Deposition of inorganic scale in producing wells has been a costly problem in the petroleum industry. Scale not only restricts production, but causes inefficiency and failure of production equipment. Scale problems have an even greater impact on the economics of waterflood operations where injection wells are subject to deposition of inorganic sulfate and carbonate deposits.
Scale control usually involves complementing treatments that first remove the deposited scale, then chemically prevent its recurrence. There is no effective all-in-one treatment that will both remove and inhibit scale deposits. In many cases, scale control must begin with a program of inhibition since some inorganic scales are difficult - even impossible - to remove by chemical treatment once they form.
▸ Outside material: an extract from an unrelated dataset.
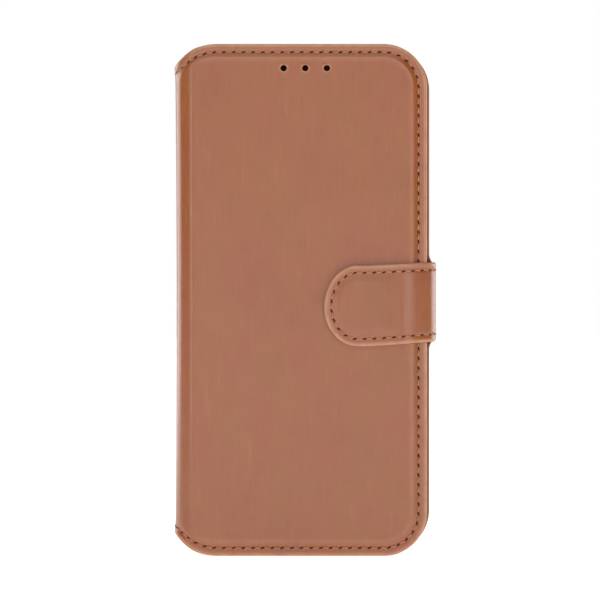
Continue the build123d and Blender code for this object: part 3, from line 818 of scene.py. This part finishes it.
def thread_material():
    n = Nodes(bpy.data.materials.new("thread"))
    strand = n.attribute("thread")["Vector"]
    wave = n.add("ShaderNodeTexWave", Vector=strand, Scale=900.0, Distortion=1.5, Detail=2.0)
    wave.bands_direction = "DIAGONAL"
    place = n.add("ShaderNodeTexCoord").outputs["Object"]
    shade = n.ramp(n.noise(place, 900.0, 3.0, 0.6), 0.35, 0.65)
    color = n.blend(THREAD_LIGHT, THREAD_DARK, shade)
    # Painted shade: darker in the grooves of the twist.
    color = n.blend(color, THREAD_GROOVE_SHADE, n.ramp(wave.outputs["Fac"], 0.1, 0.6, 0.35, 0.0))
    normal = n.bump(wave.outputs["Fac"], 0.35, 0.00005)
    return n.finish(Base_Color=color, Roughness=0.62, Normal=normal, IOR=1.45)


def plain_material(name, light, dark, scale, rough_from, rough_to, bump, **fixed):
    """Material for a CAD node: two tones, uneven roughness and a fine bump."""
    n = Nodes(bpy.data.materials.new(name))
    place = n.add("ShaderNodeTexCoord").outputs["Object"]
    color = n.blend(light, dark, n.ramp(n.noise(place, scale, 5.0, 0.6), 0.35, 0.65))
    rough = n.ramp(n.noise(place, scale * 3), 0.3, 0.7, rough_from, rough_to)
    normal = n.bump(n.noise(place, scale * 12, 4.0, 0.6), bump, 0.00004)
    return n.finish(Base_Color=color, Roughness=rough, Normal=normal, **fixed)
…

These scales, usually containing barium or strontium can be prevented from forming by proper use of inhibitors. Fortunately, most scales occurring in producing formation are calcium sulfate or calcium carbonate. These deposits normally can be removed chemically before further treatment to prevent recurring scale deposits is begun. Scale composition frequently changes during the production history of the well, causing many scales that are initially subject to removal treatments to become unresponsive to subsequent treatment. This makes it imperative to obtain the best scale-removal treatment possible before the scale inhibition program is started. Samples of the deposit need to be collected and analyzed to determine the proper treatment.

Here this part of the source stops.